É óbvio que para construírem em conjunto e habitarem o mesmo prédio, deveria haver entre eles fortes laços de afinidade e de amizade. Durante algum tempo após a construção do prédio, o convívio foi fraterno e harmonioso. No entanto, não demorou e o relacionamento entre as duas famílias passou a sofrer abalos, em razão de provocações constantes e recíprocas das mais variadas espécies.

Os atritos ocorriam em regra nas áreas comuns do edifício, compostas por uma piscina, um terraço coberto, uma churrasqueira e uma sauna. Os motivos das desavenças eram em regra banais e baseadas em pretextos, os mais insignificantes. Eram implicâncias recíprocas que conduziam a ofensas verbais e até o início de agressão física.

Ações penais e civis recíprocas foram propostas. Recursos e habeas corpus movimentaram os Tribunais que decidiram questões pertinentes à honra, indenizações, e exercício arbitrário das próprias razões.


Também agressão física fez parte das desavenças entre os casais. No deck da piscina, o suíço varão deu um tapa no rosto germânico, chamando-o de canalha, vagabundo e sem vergonha. Em seguida, passou a pular e a bater no peito, imitando um gorila. Essa grotesca imitação provocou pronta reação por parte daquele que servira como modelo para a literal macaquice.

A revolta do casal alemão também era de ordem estética, direcionada à senhora suíça, que segundo o casal exibia a sua acintosa feiura quando se apresentava com um biquíni sumário, no deck.

No entanto, os litígios encobriam na realidade, além de profundas divergências, magoas e ressentimentos, a honra e a dignidade das Nações por eles representadas.

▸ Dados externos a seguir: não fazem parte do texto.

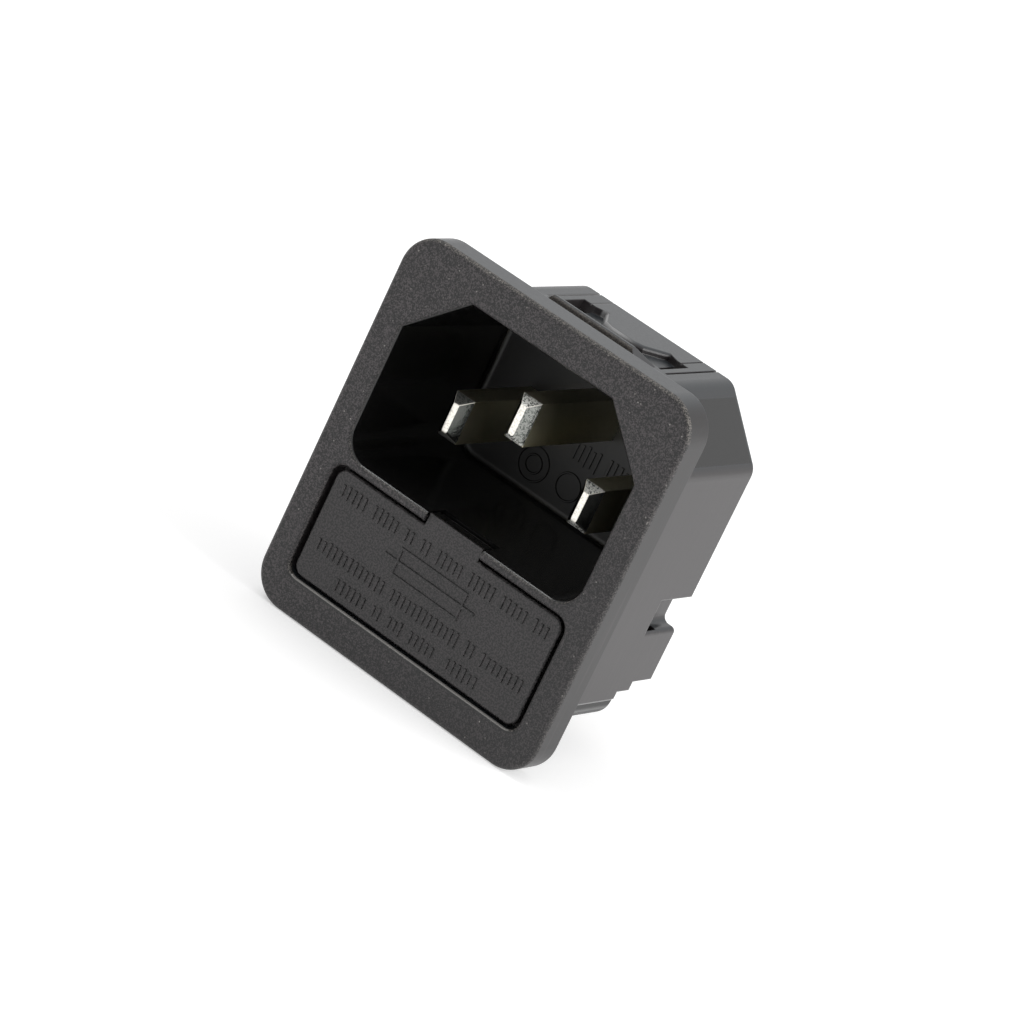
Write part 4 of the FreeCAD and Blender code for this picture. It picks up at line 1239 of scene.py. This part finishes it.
@dataclass
class Studio:
    """Floor, lamps, white surroundings and the camera."""

    floor_height: float
    floor_size: float = 4.0
    lens: float = 171.93
    clip: Span = (0.01, 20.0)
    place: Place = (0.17219, -0.32947, 0.12167)
    aim: Place = (0.0029356, -0.0012062, 0.0009041)
    roll: float = 25.68
    surround: float = 0.6
    lamps: tuple[Lamp, ...] = (
        Lamp("box_right", (0.6, 0.15, 0.25), 0.5, 3.4),
        Lamp("box_top", (-0.1, 0.1, 0.8), 0.6, 0.8),
        Lamp("edge_light", (-0.3, -0.21, 0.58), 0.14, 0.5),
    )

    @staticmethod
    def _stand(thing: Object, place: Place, look: Vector, roll: float = 0.0) -> None:
        """Put a camera or a lamp in its place.

        Args:
            thing: the camera or lamp.
            place: where it stands.
            look: the direction that it faces.
            roll: its turn about that direction, in degrees.
        """
        turn = look.to_track_quat("-Z", "Y").to_matrix() @ Matrix.Rotation(math.radians(roll), 3, "Z")
        thing.matrix_world = Matrix.Translation(place) @ turn.to_4x4()

    def camera(self) -> None:
        """Stand the camera, turned about its line of sight."""
        data = bpy.data.cameras.new("camera")
        data.lens = self.lens
        data.clip_start, data.clip_end = self.clip
        camera = new_object("camera", data)
        self._stand(camera, self.place, Vector(self.aim) - Vector(self.place), self.roll)
        bpy.context.scene.camera = camera

    def floor(self) -> None:
        """Lay a wide plain floor under the object."""
        form = bmesh.new()
        bmesh.ops.create_grid(form, x_segments=1, y_segments=1, size=self.floor_size)
        for vertex in form.verts:
            vertex.co.z = self.floor_height
        piece = new_object("floor", pour(form, bpy.data.meshes.new("floor")))
        dress(piece, StudioFloor().build())
        piece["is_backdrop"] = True

    def surroundings(self) -> None:
        """White to the camera and to reflections, and an even soft glow for everything else."""
        world = bpy.data.worlds.new("surroundings")
        bpy.context.scene.world = world
        world.use_nodes = True
        tree = world.node_tree
        tree.nodes.clear()
        path = tree.nodes.new("ShaderNodeLightPath").outputs
        seen = path["Is Camera Ray"]
        for ray in ("Is Glossy Ray", "Is Transmission Ray"):
            seen = add_node(tree, "ShaderNodeMath", {0: seen, 1: path[ray]}, operation="MAXIMUM").outputs[0]
        level = add_node(tree, "ShaderNodeMapRange", {"Value": seen, "To Min": self.surround, "To Max": 1.0})
        glow = add_node(tree, "ShaderNodeBackground", {"Color": grey(1.0), "Strength": level.outputs[0]})
        add_node(tree, "ShaderNodeOutputWorld", {"Surface": glow.outputs[0]})

    def build(self) -> None:
        """Set up the whole studio."""
        self.camera()
        self.floor()
        self.surroundings()
        for lamp in self.lamps:
            data = bpy.data.lights.new(lamp.name, "AREA")
            data.shape = "SQUARE"
            data.size = lamp.size
            data.energy = lamp.power
            self._stand(new_object(lamp.name, data), lamp.place, -Vector(lamp.place))
        bpy.context.scene.view_settings.view_transform = "Standard"


# ---- object


@dataclass
class Inlet:
    """The dressed inlet: every solid's finish, and the finer pieces over them.

    The blades' rows give each blade's painted reflection: how bright the sides and the upper and lower slopes
    of the struck tip are painted, and to what share painted shade dims the blade behind it.
    """

    nodes: dict[str, Object]
    housing: Material = field(init=False)
    drawer: Material = field(init=False)
    blades: tuple[tuple[str, float, float, float], ...] = (
        ("line_blade", 0.2, 0.95, 0.7), ("neutral_blade", 0.085, 0.2, 0.6), ("earth_blade", 0.24, 0.9, 0.85),
    )

    def dress_solids(self) -> None:
        """Give every solid its finish."""
        self.housing = HousingMoulding(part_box("housing")[0].y).build()
        self.drawer = DrawerMoulding(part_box("fuse_drawer")[0].y).build()
        cap = SheetMetal("nickel_cap", (0.6, 0.58, 0.53, 1.0), 0.3).build()
        tin = SheetMetal("tin_plate", (0.45, 0.44, 0.41, 1.0), 0.36).build()
        brass = SheetMetal("spring_brass", (0.6, 0.43, 0.19, 1.0), 0.34).build()
        wire = SheetMetal("fuse_wire", (0.5, 0.5, 0.48, 1.0), 0.34).build()
        glass = ClearGlass().build()
        named = {
            "housing": self.housing, "fuse_drawer": self.drawer,
            "terminal_plate": PlateMoulding().build(),
            "supply_contact": brass, "load_contact": brass,
        }
        for name, node in self.nodes.items():
            finish = named.get(name, tin)
            for part, material in (("_glass", glass), ("_element", wire), ("_cap_", cap)):
                if part in name:
                    finish = material
            dress(node, finish)
            LOG.info("dressed %s", name)

    def build(self) -> None:
        """Dress the solids, then add the blades and the moulded marks."""
        self.dress_solids()
        for node, cheek, brow, shade in self.blades:
            finish = NickelPlate("nickel_" + node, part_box(node)[0].y, cheek, brow, shade)
            ContactBlade(node, finish.build()).build()
        DrawerMarks(self.drawer).build()
        SocketMarks(self.housing).build()


def main() -> None:
    """Build the looks in order and report each piece."""
    logging.basicConfig(level=logging.INFO, format="%(name)s: %(message)s")
    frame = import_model()
    solid_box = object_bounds()
    Studio(floor_height=solid_box[0][2]).build()
    Inlet(frame["nodes"]).build()


if __name__ == "__main__":
    main()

Como pano de fundo, pois, de todas as altercações, estava verdadeiramente o orgulho nacional de cada um deles.

O problema assumiu foros de questão internacional, envolvendo as duas Nações, Alemanha e Suíça, quando o casal suíço preparou uma recepção para diplomatas e representantes da marinha de seu país.

Como ensaio para a recepção houve o hasteamento da bandeira suíça, assim como foi tocado o respectivo hino nacional. O hino foi executado várias vezes, e a bandeira ocupava considerável área que seria comum.

Como previsível, os preparativos para a festa cívica irritaram o casal alemão. Primeira providência adotada foi hastear a bandeira germânica, posta em altura superior ao estandarte suíço. Claro que o hino alemão foi tocado e o foi, em alto e bom som. Mas a provocação mais agressiva veio quando o senhor alemão arrancou a bandeira suíça do mastro e nela pisou e sapateou.

Depois de encerradas as demandas na área penal, eu não tive mais notícias dos protagonistas de uma verdadeira questão internacional ocorrida em terras ou melhor em praias brasileiras, envolvendo representantes, embora não oficiais, mas aguerridos e patrióticos representantes de duas Nações que quase tiveram suas relações estremecidas pelo patriotismo quase fundamentalista de ambos.